2. Well/Septic/Termite tests: If you have a well, you’re responsible for testing it. If you have a septic tank, same thing. And all sellers are required to provide a pest inspection. The cost for these vary depending on the service provider you choose. The company I often use charges $55 for the pest inspection and $65 for a septic test. A well test is usually around $65-$75.

Variable expenses
Next are variable expenses, which will be tied to the sales price of the home:
1. Commissions: This is typically the largest expense, and while I can’t discuss the practice of other firms or agents, I can say that commissions are always negotiable, therefore it is for you and your agent to determine. Either way, in the majority of cases, this expense will be a percentage of the sales price.

2. Grantor’s Tax: This is a tax paid by the seller to the state, in the amount of .01% of the sales price. For example, a home that sells for $300,000 will pay a grantor’s tax of $300. One thing to note: the grantor’s tax is paid on the sales price or the assessment, whichever is higher. So if a home is assessed for $150,000 but sells for less, the grantor’s tax is $150 regardless.

Miscellaneous expenses
Finally, there are miscellaneous expenses. These costs are dependent on the terms and conditions of the contract the seller accepts:
1. Closing costs: Many buyers will request that the seller help with their closing costs. This is a negotiable figure, so once the seller accounts for the numbers above, they can determine how much they can afford to give back to the buyer.

2. Property Taxes: If the seller currently has a mortgage, that mortgage company maintains an escrow account for the purposes of paying taxes and insurance. In many localities, the taxes are paid by the mortgage company in arrears. This means taxes are paid going back in time. For example, taxes paid on June 30 will cover the time of ownership through that date. So if you close on the sale of your home on July 15th, at closing you will owe taxes from June 30th through July 15th. The bottom line is that there will be expenses at closing for taxes that will cover your ownership of the property through the closing date. So that date has an impact on how much that expense will be.

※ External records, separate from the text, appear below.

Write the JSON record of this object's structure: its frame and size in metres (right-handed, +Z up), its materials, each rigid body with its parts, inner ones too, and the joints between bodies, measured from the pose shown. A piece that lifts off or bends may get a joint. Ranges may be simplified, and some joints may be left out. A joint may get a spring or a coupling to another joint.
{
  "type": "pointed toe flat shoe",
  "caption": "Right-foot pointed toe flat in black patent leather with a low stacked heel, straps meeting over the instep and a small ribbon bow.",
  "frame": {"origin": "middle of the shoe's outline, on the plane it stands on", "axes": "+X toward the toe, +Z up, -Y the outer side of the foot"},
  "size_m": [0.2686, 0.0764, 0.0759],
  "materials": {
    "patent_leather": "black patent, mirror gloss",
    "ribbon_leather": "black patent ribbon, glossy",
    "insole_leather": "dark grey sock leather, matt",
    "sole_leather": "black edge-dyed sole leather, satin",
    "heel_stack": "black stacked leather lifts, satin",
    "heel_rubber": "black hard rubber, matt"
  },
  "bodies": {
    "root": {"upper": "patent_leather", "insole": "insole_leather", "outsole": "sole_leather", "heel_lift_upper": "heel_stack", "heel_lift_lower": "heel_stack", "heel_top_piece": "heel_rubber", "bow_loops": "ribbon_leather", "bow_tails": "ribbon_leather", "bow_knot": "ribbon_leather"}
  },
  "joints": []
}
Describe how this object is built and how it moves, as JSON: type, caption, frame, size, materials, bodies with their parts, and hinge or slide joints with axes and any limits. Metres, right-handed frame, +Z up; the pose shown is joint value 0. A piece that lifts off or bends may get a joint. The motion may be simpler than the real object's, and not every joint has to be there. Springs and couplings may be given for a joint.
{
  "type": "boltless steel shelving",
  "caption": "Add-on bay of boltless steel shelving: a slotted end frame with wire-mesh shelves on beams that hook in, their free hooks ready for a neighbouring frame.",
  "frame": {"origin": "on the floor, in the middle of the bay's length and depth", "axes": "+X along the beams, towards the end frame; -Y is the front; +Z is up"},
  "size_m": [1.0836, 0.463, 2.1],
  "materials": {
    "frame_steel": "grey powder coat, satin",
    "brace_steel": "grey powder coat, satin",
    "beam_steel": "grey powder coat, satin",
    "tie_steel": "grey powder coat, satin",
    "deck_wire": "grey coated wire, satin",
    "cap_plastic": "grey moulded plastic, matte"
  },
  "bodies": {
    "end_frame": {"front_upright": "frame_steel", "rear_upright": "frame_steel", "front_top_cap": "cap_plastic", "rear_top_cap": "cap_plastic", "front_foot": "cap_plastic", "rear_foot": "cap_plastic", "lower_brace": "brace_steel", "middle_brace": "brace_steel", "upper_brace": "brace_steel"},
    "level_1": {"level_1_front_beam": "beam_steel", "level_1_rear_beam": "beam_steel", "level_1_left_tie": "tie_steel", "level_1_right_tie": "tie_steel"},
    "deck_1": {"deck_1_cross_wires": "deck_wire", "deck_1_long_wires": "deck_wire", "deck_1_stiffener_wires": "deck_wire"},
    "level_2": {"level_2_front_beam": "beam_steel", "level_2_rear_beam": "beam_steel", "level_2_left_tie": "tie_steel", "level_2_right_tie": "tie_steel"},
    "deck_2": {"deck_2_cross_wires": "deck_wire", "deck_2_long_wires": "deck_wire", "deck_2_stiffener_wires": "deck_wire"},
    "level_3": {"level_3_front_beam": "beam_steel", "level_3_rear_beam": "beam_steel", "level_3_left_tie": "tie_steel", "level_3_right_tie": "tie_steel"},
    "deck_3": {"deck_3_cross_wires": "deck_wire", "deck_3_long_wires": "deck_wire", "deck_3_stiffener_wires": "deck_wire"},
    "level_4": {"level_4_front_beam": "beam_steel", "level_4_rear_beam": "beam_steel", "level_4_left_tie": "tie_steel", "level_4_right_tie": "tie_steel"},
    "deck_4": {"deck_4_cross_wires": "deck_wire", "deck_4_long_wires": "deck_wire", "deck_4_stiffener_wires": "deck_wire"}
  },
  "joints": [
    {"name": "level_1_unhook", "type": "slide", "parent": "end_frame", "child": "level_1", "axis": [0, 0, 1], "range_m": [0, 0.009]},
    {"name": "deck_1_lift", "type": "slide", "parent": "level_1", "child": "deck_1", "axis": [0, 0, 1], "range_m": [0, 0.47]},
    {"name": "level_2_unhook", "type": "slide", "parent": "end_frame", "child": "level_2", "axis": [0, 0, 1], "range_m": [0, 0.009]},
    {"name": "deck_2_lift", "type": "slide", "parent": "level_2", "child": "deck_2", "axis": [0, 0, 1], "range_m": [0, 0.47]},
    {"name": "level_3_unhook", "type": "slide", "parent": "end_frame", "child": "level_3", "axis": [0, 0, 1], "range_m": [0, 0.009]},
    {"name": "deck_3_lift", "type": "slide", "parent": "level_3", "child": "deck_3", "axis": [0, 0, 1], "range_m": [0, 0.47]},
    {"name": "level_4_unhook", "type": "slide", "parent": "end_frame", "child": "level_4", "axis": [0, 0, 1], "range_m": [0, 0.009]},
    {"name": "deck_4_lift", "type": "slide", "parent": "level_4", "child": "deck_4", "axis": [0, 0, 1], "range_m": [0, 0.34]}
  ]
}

3. Miscellaneous: This category can encompass a wide variety of items the buyer might request in their offer. Some of the most common requests are: funds to purchase a new appliance, an allowance for new carpet, payment to have the property painted or the purchase of a one-year home warranty.

While there are a number of factors involved in determining the final number, once an offer is presented, these categories and figures can be filled in and a final outcome determined fairly quickly. This approach allows a seller to get a clear picture of where they stand financially, and where they may have flexibility to successfully negotiate an offer to a ratified contract.

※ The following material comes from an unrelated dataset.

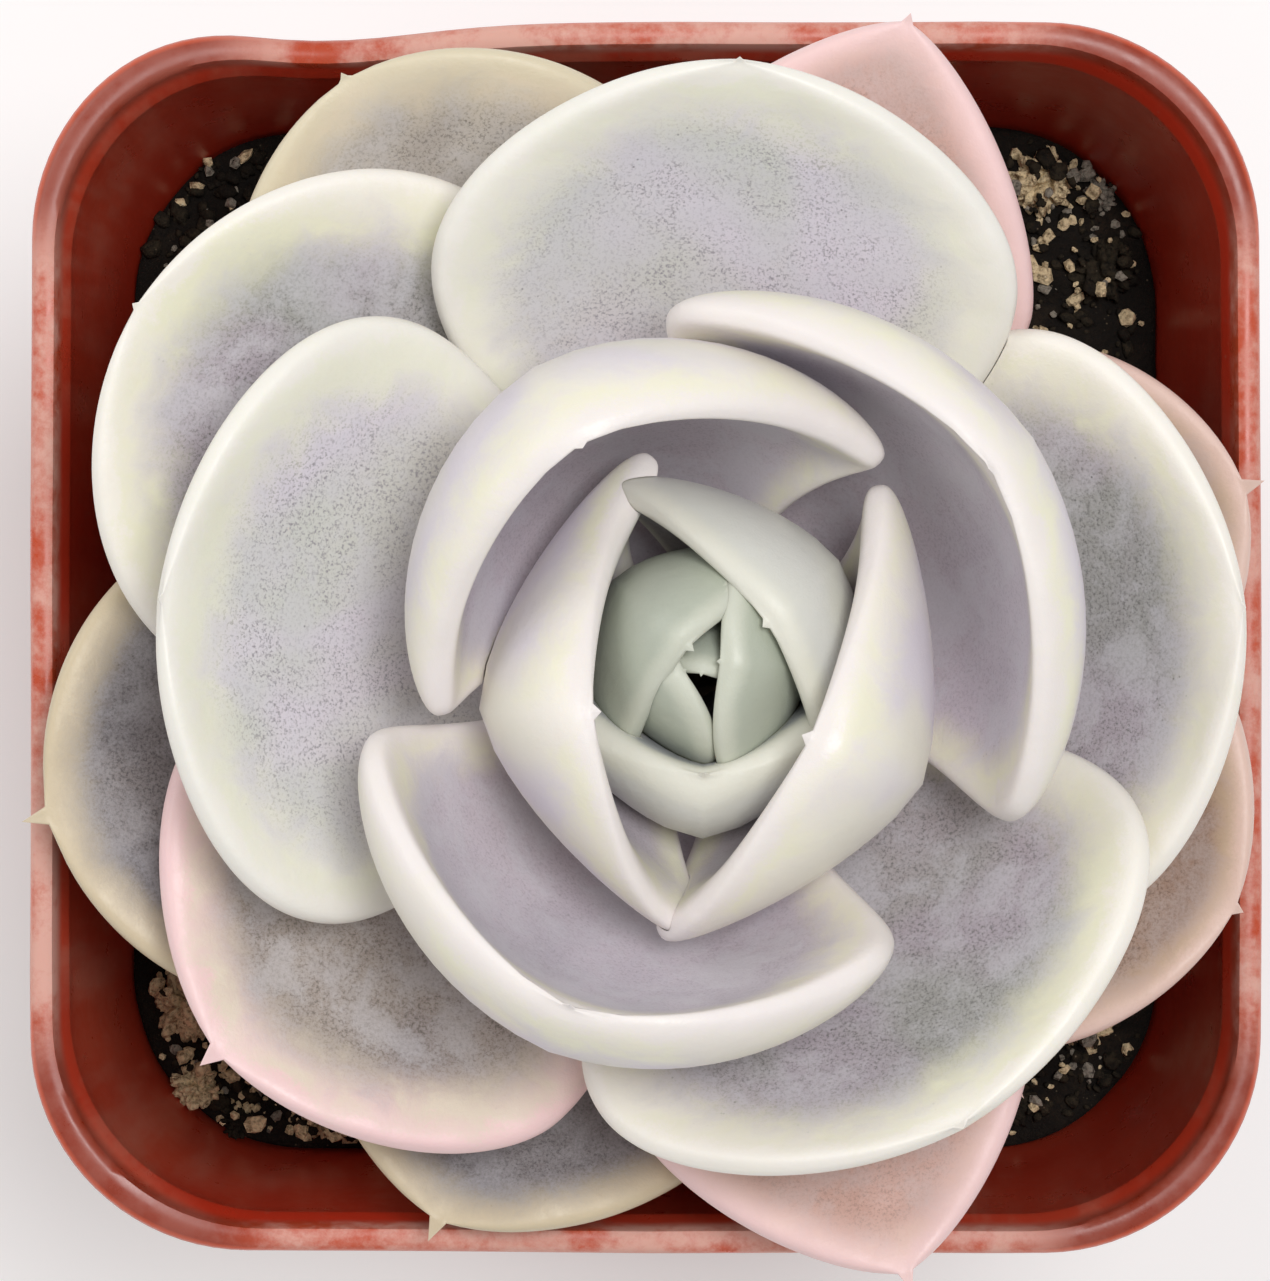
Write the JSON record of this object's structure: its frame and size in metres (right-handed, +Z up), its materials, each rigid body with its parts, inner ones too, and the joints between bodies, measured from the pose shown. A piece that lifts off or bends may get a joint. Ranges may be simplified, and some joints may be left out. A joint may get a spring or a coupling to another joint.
{
  "type": "potted succulent",
  "caption": "Small rosette succulent with thick, pale, spoon-shaped leaves, closed at the centre and open at the outside, growing in a tapered square plastic nursery pot.",
  "frame": {"origin": "middle of the pot's underside, where the pot stands on a table", "axes": "+Z up; X and Y square to the pot's sides"},
  "size_m": [0.07, 0.071, 0.1005],
  "materials": {
    "pot_plastic": "satin",
    "growing_mix": "matte",
    "tan_clod": "matte",
    "dark_clod": "matte",
    "grey_clod": "matte",
    "stem": "matte",
    "inner_leaf": "satin",
    "leaf": "satin",
    "outer_leaf": "satin"
  },
  "bodies": {
    "root": {"pot": "pot_plastic", "growing_mix": "growing_mix", "tan_clod_01": "tan_clod", "tan_clod_02": "tan_clod", "tan_clod_03": "tan_clod", "tan_clod_04": "tan_clod", "tan_clod_05": "tan_clod", "tan_clod_06": "tan_clod", "dark_clod_07": "dark_clod", "dark_clod_08": "dark_clod", "dark_clod_09": "dark_clod", "grey_clod_10": "grey_clod", "grey_clod_11": "grey_clod", "stem": "stem", "leaf_01": "inner_leaf", "leaf_02": "inner_leaf", "leaf_03": "inner_leaf", "leaf_04": "inner_leaf", "leaf_05": "inner_leaf", "leaf_06": "inner_leaf", "leaf_07": "leaf", "leaf_08": "leaf", "leaf_09": "leaf", "leaf_10": "leaf", "leaf_11": "leaf", "leaf_12": "leaf", "leaf_13": "leaf", "leaf_14": "leaf", "leaf_15": "leaf", "leaf_16": "leaf", "leaf_17": "leaf", "leaf_18": "outer_leaf", "leaf_19": "outer_leaf", "leaf_20": "outer_leaf", "leaf_21": "outer_leaf", "leaf_22": "outer_leaf", "leaf_23": "outer_leaf", "leaf_24": "outer_leaf", "leaf_25": "outer_leaf", "leaf_26": "outer_leaf"}
  },
  "joints": []
}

Hopefully this information provides some clarity; as always, I recommend you discuss this in greater detail with your real estate professional. Your specific scenario may involve a tweak or adjustment to the figures I’ve presented here. The bottom line is that, as a seller, you don’t want any surprises at the closing table!

On a personal note, I just want to say thanks for reading and sharing your thoughts on this column over the past year – I greatly appreciate it. Happy New Year! – D.V.